Mr King said “Our CEO; Michael Reed has done a superlative job with our CFO Andrew Ferguson in guiding this merger and he has agreed to stay for up to 6 months post completion to ensure a smooth transition. Other than this, no job losses are envisaged and current JTG employees will retain their existing employment terms and conditions. The JTG team is relatively small but together has built substantial shareholder value and put Jetset in the strong position to participate in the merger.”
The proposed transaction is subject to review and subsequent clearances from regulatory bodies: ASX, ACCC, ASIC and FIRB.

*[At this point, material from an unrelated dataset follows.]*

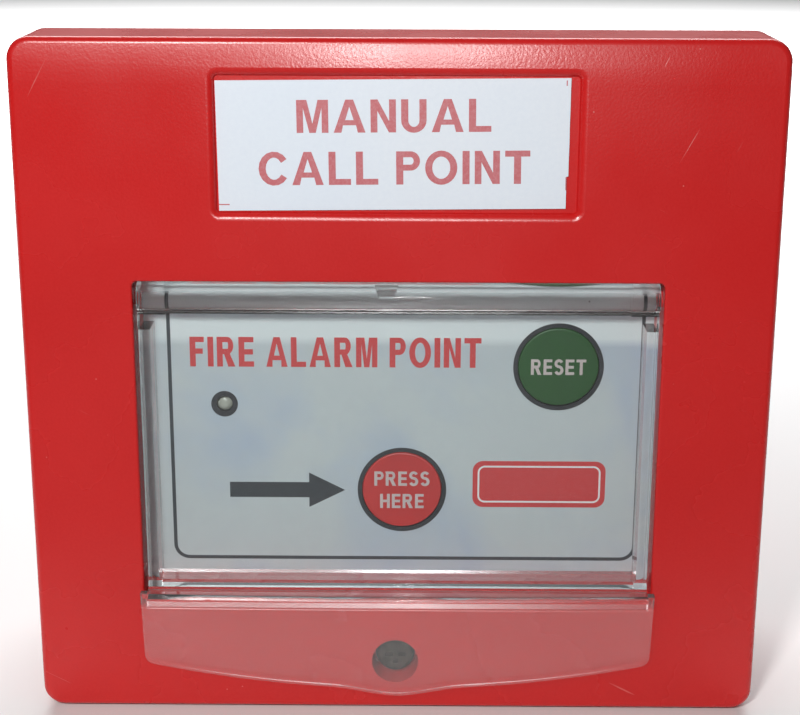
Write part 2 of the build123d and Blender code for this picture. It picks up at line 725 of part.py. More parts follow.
def lamp_bezel():
    """A small black ring that narrows at the front to the lamp's aperture."""
    near = FILM_FRONT - BEZEL_PROUD
    lip = near + LAMP_BEZEL_LIP
    ring = tube(LAMP_X, LAMP_Z, LAMP_BEZEL_RADIUS, LAMP_APERTURE, near, lip)
    sleeve = tube(
        LAMP_X, LAMP_Z, LAMP_BEZEL_RADIUS, LAMP_RADIUS + LAMP_CLEARANCE, lip, FACIA_REAR + LAMP_BEZEL_REACH
    )
    return ring + sleeve


def pair_of_leads(x):
    """Two leads side by side, half a pitch either way."""
    return (x - LEAD_HALF_PITCH, x + LEAD_HALF_PITCH)


def status_lamp():
    """A 3 mm lamp with a round nose, a rim and two leads to the board."""
    nose = FILM_FRONT + LAMP_NOSE_DEPTH
    rim = FACIA_REAR + LAMP_RIM_GAP
    lamp = post(LAMP_X, LAMP_Z, LAMP_RADIUS, nose, rim)
    lamp = fillet(front_edges(lamp, nose), LAMP_RADIUS - LAMP_CLEARANCE)
    lamp += post(LAMP_X, LAMP_Z, LAMP_RIM_RADIUS, rim, rim + LAMP_RIM_THICKNESS)
    for x in pair_of_leads(LAMP_X):
        lamp += post(x, LAMP_Z, LAMP_LEAD_RADIUS, rim + FUSE, TAIL_END)
    return lamp


# ---------------------------------------------------------------- circuit board


def circuit_board():
    board = plate(-BOARD_HALF, BOARD_HALF, BOARD_BOTTOM, BOARD_TOP, BOARD_FRONT, BOARD_REAR, BOARD_CORNER)
    for x, z in four_corners(BOARD_SCREW_X, BOARD_SCREW_LOW, BOARD_SCREW_HIGH):
        board -= post(x, z, M3_CLEARANCE, BOARD_FRONT - PAST, BOARD_REAR + PAST)
    for x, z, radius in lead_places():
        board -= post(x, z, radius, BOARD_FRONT - PAST, BOARD_REAR + PAST)
    return board


def axial_legs(x, z):
    return [(x - LEAD_PITCH / 2, z), (x + LEAD_PITCH / 2, z)]


def lead_places():
    """Every component lead that passes through the board: x, z and hole radius."""
    kinds = [
        (SWITCH_HOLE, [leg for x, z in BUTTONS.values() for leg in switch_legs(x, z)]),
        (LAMP_HOLE, [(x, LAMP_Z) for x in pair_of_leads(LAMP_X)]),
        (LEAD_HOLE, [leg for x, z in RESISTOR_PLACES + (DIODE_PLACE,) for leg in axial_legs(x, z)]),
        (PIN_HOLE, terminal_places() + relay_pins()),
        (LEAD_HOLE, [(x, CAPACITOR_Z) for x in pair_of_leads(CAPACITOR_X)]),
        (LEAD_HOLE, chip_pins()),
    ]
    return [(x, z, radius) for radius, places in kinds for x, z in places]


def terminal_places():
    first = TERMINAL_X - TERMINAL_PITCH * (TERMINAL_COUNT - 1) / 2
    return [(first + TERMINAL_PITCH * n, TERMINAL_Z) for n in range(TERMINAL_COUNT)]


def terminal_block():
    """Rising-clamp terminal block: screw wells in front, wire mouths on top, pins behind."""
    half = TERMINAL_PITCH * TERMINAL_COUNT / 2
    near = BOARD_FRONT - TERMINAL_HEIGHT
    low = TERMINAL_Z - TERMINAL_BODY / 2
    high = TERMINAL_Z + TERMINAL_BODY / 2
    block = plate(TERMINAL_X - half, TERMINAL_X + half, low, high, near, BOARD_FRONT)
    block = chamfer(front_edges(block, near), TERMINAL_EDGE)
    mouth_near, mouth_far = TERMINAL_MOUTH_DEPTHS
    for x, z in terminal_places():
        block -= post(x, z, TERMINAL_WELL_RADIUS, near - PAST, near + TERMINAL_WELL_DEPTH)
        left, right = x - TERMINAL_MOUTH_HALF, x + TERMINAL_MOUTH_HALF
        block -= plate(left, right, z, high + PAST, near + mouth_near, near + mouth_far)
        block += post(x, z, BOARD_PIN_RADIUS, BOARD_FRONT - FUSE, TAIL_END)
    return block


def terminal_screws():
    near = BOARD_FRONT - TERMINAL_HEIGHT + TERMINAL_SCREW_DEPTH
    slot = Rectangle(2 * TERMINAL_SCREW_RADIUS + PAST, 2 * TERMINAL_SLOT_HALF)
    screws = []
    for x, z in terminal_places():
        screw = post(x, z, TERMINAL_SCREW_RADIUS, near, near + TERMINAL_SCREW_LENGTH)
        screws.append(screw - prism(Pos(x, z) * slot, near - PAST, near + TERMINAL_SLOT_DEPTH))
    return screws


def relay_pins():
    return [(RELAY_X + dx, RELAY_Z + dz) for dx, dz in RELAY_PINS]


def relay():
    width, height, tall = RELAY_SIZE
    near = BOARD_FRONT - tall
    outline = Pos(RELAY_X, RELAY_Z) * RectangleRounded(width, height, RELAY_CORNER)
    body = prism(outline, near, BOARD_FRONT)
    body = fillet(front_edges(body, near), RELAY_EDGE)
    for x, z in relay_pins():
        body += post(x, z, BOARD_PIN_RADIUS, BOARD_FRONT - FUSE, TAIL_END)
    return body


def capacitor():
    near = BOARD_FRONT - CAPACITOR_HEIGHT
    rear = BOARD_FRONT - CAPACITOR_STANDOFF
    body = post(CAPACITOR_X, CAPACITOR_Z, CAPACITOR_RADIUS, near, rear)
    body = fillet(front_edges(body, near), CAPACITOR_EDGE)
    for x in pair_of_leads(CAPACITOR_X):
        body += post(x, CAPACITOR_Z, LEAD_RADIUS, rear - FUSE, TAIL_END)
    return body


def axial(x, z, radius, length):
    """An axial component lying on the board, its leads bent down through the board."""
    lie = BOARD_FRONT - radius - AXIAL_STANDOFF
    body = bar_x(lie, z, radius, x - length / 2, x + length / 2)
    body += bar_x(lie, z, LEAD_RADIUS, x - LEAD_PITCH / 2, x + LEAD_PITCH / 2)
    for leg_x, leg_z in axial_legs(x, z):
        body += post(leg_x, leg_z, AXIAL_LEG_RADIUS, lie - AXIAL_LEG_RADIUS, TAIL_END)
    return body


def chip_pins():
    columns = [CHIP_X + (n - 1.5) * CHIP_PITCH for n in range(4)]
    return [(x, CHIP_Z + side * CHIP_ROW) for x in columns for side in (-1, 1)]


def logic_chip():
    """Eight-leg latch chip."""
    near, far = (BOARD_FRONT - depth for depth in CHIP_DEPTHS)
    left, right = CHIP_X - CHIP_LENGTH / 2, CHIP_X + CHIP_LENGTH / 2
    body = plate(left, right, CHIP_Z - CHIP_WIDTH / 2, CHIP_Z + CHIP_WIDTH / 2, near, far)
    body = chamfer(body.edges().filter_by(Axis.X), CHIP_EDGE)
    leg_near, leg_far = (BOARD_FRONT - depth for depth in CHIP_LEG_DEPTHS)
    thin = CHIP_LEG_HALF
    for x, z in chip_pins():
        low, high = sorted((z, CHIP_Z + (z - CHIP_Z) * CHIP_SHOULDER))
        body += plate(x - 3 * thin, x + 3 * thin, low - thin, high + thin, leg_near, leg_far)
        body += plate(x - 2 * thin, x + 2 * thin, z - thin, z + thin, leg_near, BOARD_FRONT + CHIP_LEG_TAIL)
    return body


def corner_screws(x, low, high, seat, length):
    return [pan_screw(px, pz, seat, length) for px, pz in four_corners(x, low, high)]


os.makedirs("parts", exist_ok=True)
save("front_cover", front_cover())
save("title_label", title_label())
save("cover_screw", pan_screw(SCREW_X, SCREW_Z, COUNTERBORE_DEPTH, COVER_SCREW_LENGTH))
save("flap", flap())
save("back_box", back_box())
save("cable_grommet", cable_grommet())
save("threaded_insert", threaded_insert())
save("facia_panel", facia_panel())
save("facia_overlay", facia_overlay())
facia_corners = (FACIA_SCREW_X, FACIA_SCREW_LOW, FACIA_SCREW_HIGH)
save("facia_screws", *corner_screws(*facia_corners, FACIA_FRONT, FACIA_SCREW_LENGTH))
for name, (button_x, button_z) in BUTTONS.items():
    save(f"{name}_bezel", button_bezel(button_x, button_z))
    save(f"{name}_button", button_cap(button_x, button_z))
    save(f"{name}_switch_plunger", switch_plunger(button_x, button_z))
    save(f"{name}_switch", switch_body(button_x, button_z))
    save(f"{name}_return_spring", return_spring(button_x, button_z))
save("lamp_bezel", lamp_bezel())
save("status_lamp", status_lamp())
save("circuit_board", circuit_board())
board_corners = (BOARD_SCREW_X, BOARD_SCREW_LOW, BOARD_SCREW_HIGH)
save("board_screws", *corner_screws(*board_corners, BOARD_FRONT, BOARD_SCREW_LENGTH))
save("terminal_block", terminal_block())
save("terminal_screws", *terminal_screws())
save("relay", relay())
save("capacitor", capacitor())
save("resistors", *[axial(x, z, RESISTOR_RADIUS, RESISTOR_LENGTH) for x, z in RESISTOR_PLACES])
save("diode", axial(*DIODE_PLACE, DIODE_RADIUS, DIODE_LENGTH))
save("logic_chip", logic_chip())
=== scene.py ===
import json
import math
import random

import bmesh
import bpy
from mathutils import Matrix, Vector


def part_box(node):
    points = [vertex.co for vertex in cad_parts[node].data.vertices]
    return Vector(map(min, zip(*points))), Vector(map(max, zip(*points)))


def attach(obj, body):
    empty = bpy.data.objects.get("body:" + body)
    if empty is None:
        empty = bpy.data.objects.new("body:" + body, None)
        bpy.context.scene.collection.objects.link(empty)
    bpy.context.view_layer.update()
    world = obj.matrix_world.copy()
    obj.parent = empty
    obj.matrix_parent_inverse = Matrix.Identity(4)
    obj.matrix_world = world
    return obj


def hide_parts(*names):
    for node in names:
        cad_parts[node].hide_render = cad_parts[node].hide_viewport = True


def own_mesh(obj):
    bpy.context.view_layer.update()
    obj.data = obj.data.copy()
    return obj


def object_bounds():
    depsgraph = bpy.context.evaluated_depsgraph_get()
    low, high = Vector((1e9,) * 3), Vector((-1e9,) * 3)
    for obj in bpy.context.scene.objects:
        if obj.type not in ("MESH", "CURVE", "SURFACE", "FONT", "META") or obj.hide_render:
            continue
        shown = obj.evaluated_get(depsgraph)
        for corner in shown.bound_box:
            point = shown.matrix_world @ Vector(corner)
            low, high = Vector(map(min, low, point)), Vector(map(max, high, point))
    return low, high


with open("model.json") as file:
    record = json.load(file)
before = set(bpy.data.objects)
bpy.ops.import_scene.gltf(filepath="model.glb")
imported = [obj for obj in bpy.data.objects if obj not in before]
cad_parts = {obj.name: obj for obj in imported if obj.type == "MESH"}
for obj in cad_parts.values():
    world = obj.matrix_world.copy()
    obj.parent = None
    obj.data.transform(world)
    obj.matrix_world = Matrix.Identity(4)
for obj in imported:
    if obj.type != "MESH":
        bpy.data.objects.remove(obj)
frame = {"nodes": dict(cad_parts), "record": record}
cad_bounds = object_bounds()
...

Jetset Travelworld shareholders are required to approve the merger under the Corporations Act and ASX listing rules and will receive an Explanatory Memorandum, including a Notice of Meeting and Independent Experts Report for an Extraordinary General Meeting expected to be held end April 2008.
Financial highlights (for the half year ended 31 December 2007):
| 31 December | 31 December | ||
|---|---|---|---|
| 2007 | 2006 | Increase | |
| $’000 | $’000 | ||
| Total Transaction Value (TTV) | 664,077 | 576,712 | 15.1% |
| Revenue | 61,941 | 59,630 | 3.9% |
| EBITDA | 8,952 | 6,223 | 43.9% |
| EBIT | 8,676 | 6,086 | 42.6% |
| Profit before tax | 9,655 | 6,616 | 45.9% |
| Netprofit after tax | 6,732 | 4,640 | 45.1% |
| EPS (cents) | 7.30 | 5.03 | 45.1% |
Chief Executive Officer, Michael Reed said: “The half year result demonstrates the strength and ability of our retail agency network to successfully capitalise upon domestic demand for overseas travel, as well as the improved differentiation of our brands within key consumer segments.”
Other Matters
Under the Merger Implementation Agreement, Qantas will be issued such number of shares as will provide Qantas with 58% all of the fully paid ordinary shares on issue in JTG immediately following completion of the transaction and the issue of 127,340,726 new shares.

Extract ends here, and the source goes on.